Data Science is a process, not an event. It is the process of using data to understand different things, to understand the world. For me is when you have a model or hypothesis of a problem, and you try to validate that hypothesis or model with your data. Data science is the art of uncovering the insights and trends that are hiding behind data.

Big Data

Big Data refers to the dynamic, large and disparate volumes of data being created by people, tools, and machines. It requires new, innovative, and scalable technology to collect, host, and analytically process the vast amount of data gathered in order to derive real-time business insights that relate to consumers, risk, profit, performance, productivity management, and enhanced shareholder value. The V's of Big Data: velocity, volume, variety, veracity, and value.

Hadoop

Took the data and sliced it into pieces and distributed each and replicated each piece or triplicated each piece and they would send it the pieces of these files to thousands of computers first it was hundreds but then now it's thousands now it's tens of thousands. And then they would send the same program to all these computers in the cluster. And each computer would run the program on its little piece of the file and send the results back. The results would then be sorted and those results would then be redistributed back to another process. The first process is called a map or a mapper process and the second one was called a reduce process. So the one thing that's nice about these big data clusters is they scale linearly. You had twice as many servers and you get twice the performance and you can handle twice the amount of data.

Python

1. Python is a high-level general-purpose programming language that can be applied to many different classes of problems.
2. It has a large, standard library that provides tools suited to many different tasks, including but not limited to databases, automation, web scraping, text processing, image processing, machine learning, and data analytics.
3. For data science, you can use Python's scientific computing libraries such as Pandas, NumPy, SciPy, and Matplotlib.
4. For artificial intelligence, it has TensorFlow, PyTorch, Keras, and Scikit-learn.
5. Python can also be used for Natural Language Processing (NLP) using the Natural Language Toolkit (NLTK)

R

R is most often used by statisticians, mathematicians, and data miners for developing statistical software, graphing, and data analysis. The language’s array-oriented syntax makes it easier to translate from math to code.

Data Science Tools

Data Management Tools

Relational databases such as MySQL and PostgreSQL; NoSQL databases such as MongoDB Apache CouchDB, and Apache Cassandra; and file-based tools such as the Hadoop File System or Cloud File systems like Ceph. Elasticsearch is mainly used for storing text data and creating a search index for fast document retrieval.

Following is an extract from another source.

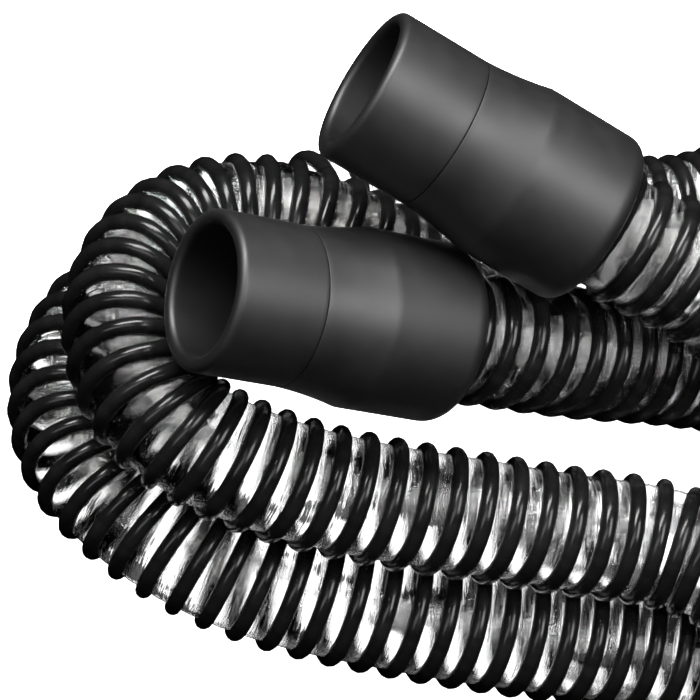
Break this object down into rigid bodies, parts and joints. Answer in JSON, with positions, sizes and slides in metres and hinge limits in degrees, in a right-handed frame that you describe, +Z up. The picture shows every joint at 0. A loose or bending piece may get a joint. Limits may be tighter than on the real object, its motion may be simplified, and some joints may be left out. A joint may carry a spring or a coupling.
{
  "type": "vacuum hose",
  "caption": "Coiled clear hose with a black helical rib outside and a soft swivelling cuff on each end, resting on a surface.",
  "frame": {"origin": "centre of the coil's footprint, on the surface that it lies on", "axes": "+X along the coil's long side, away from the two mouths; +Y from the front runs to the back runs; +Z up"},
  "size_m": [0.3307, 0.213, 0.1534],
  "materials": {
    "film": "clear glossy film",
    "rib": "glossy black",
    "cuff_rubber": "matte charcoal",
    "nylon": "natural nylon",
    "seal_rubber": "matte black",
    "spring_steel": "bright",
    "collar_plastic": "moulded black"
  },
  "bodies": {
    "root": {"hose_tube": "film", "cuff_body_a": "cuff_rubber", "thrust_washer_a": "nylon", "seal_ring_a": "seal_rubber", "retaining_ring_a": "spring_steel", "hose_collar_a": "collar_plastic", "film_end_a": "film", "helix_end_a": "rib", "cuff_body_b": "cuff_rubber", "thrust_washer_b": "nylon", "seal_ring_b": "seal_rubber", "retaining_ring_b": "spring_steel", "hose_collar_b": "collar_plastic", "film_end_b": "film", "helix_end_b": "rib"},
    "mouth_a": {"mouth_sleeve_a": "cuff_rubber"},
    "mouth_b": {"mouth_sleeve_b": "cuff_rubber"}
  },
  "joints": [
    {"name": "mouth_a_swivel", "type": "hinge", "parent": "root", "child": "mouth_a", "pos_m": [-0.127, -0.0161, 0.10985], "axis": [-0.9528, -0.0533, 0.299], "continuous": true},
    {"name": "mouth_b_swivel", "type": "hinge", "parent": "root", "child": "mouth_b", "pos_m": [-0.0908, 0.0449, 0.13055], "axis": [-0.9316, 0.3281, 0.1564], "continuous": true}
  ]
}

Data Integration And Transformation

Apache AirFlow, originally created by AirBNB; KubeFlow, which enables you to execute data science pipelines on top of Kubernetes; Apache Kafka, which originated from LinkedIn; Apache Nifi, which delivers a very nice visual editor; Apache SparkSQL (which enables you to use ANSI SQL and scales up to compute clusters of 1000s of nodes), and NodeRED, which also provides a visual editor. NodeRED consumes so little in resources that it even runs on small devices like a Raspberry Pi.

Data Visualization

Hue, which can create visualizations from SQL queries. Kibana, a data exploration and visualization web application, is limited to Elasticsearch (the data provider). Apache Superset is a data exploration and visualization web application.

Model Deployment

Apache PredictionIO currently only supports Apache Spark ML models for deployment, but support for all sorts of other libraries is on the roadmap. Seldon is an interesting product since it supports nearly every framework, including TensorFlow, Apache SparkML, R, and scikit-learn. Seldon can run on top of Kubernetes and Redhat OpenShift. Another way to deploy SparkML models is by using MLeap. Finally, TensorFlow can serve any of its models using the TensorFlow service. You can deploy to an embedded device like a Raspberry Pi or a smartphone using TensorFlow Lite, and even deploy to a web browser using TensorFlow.JS.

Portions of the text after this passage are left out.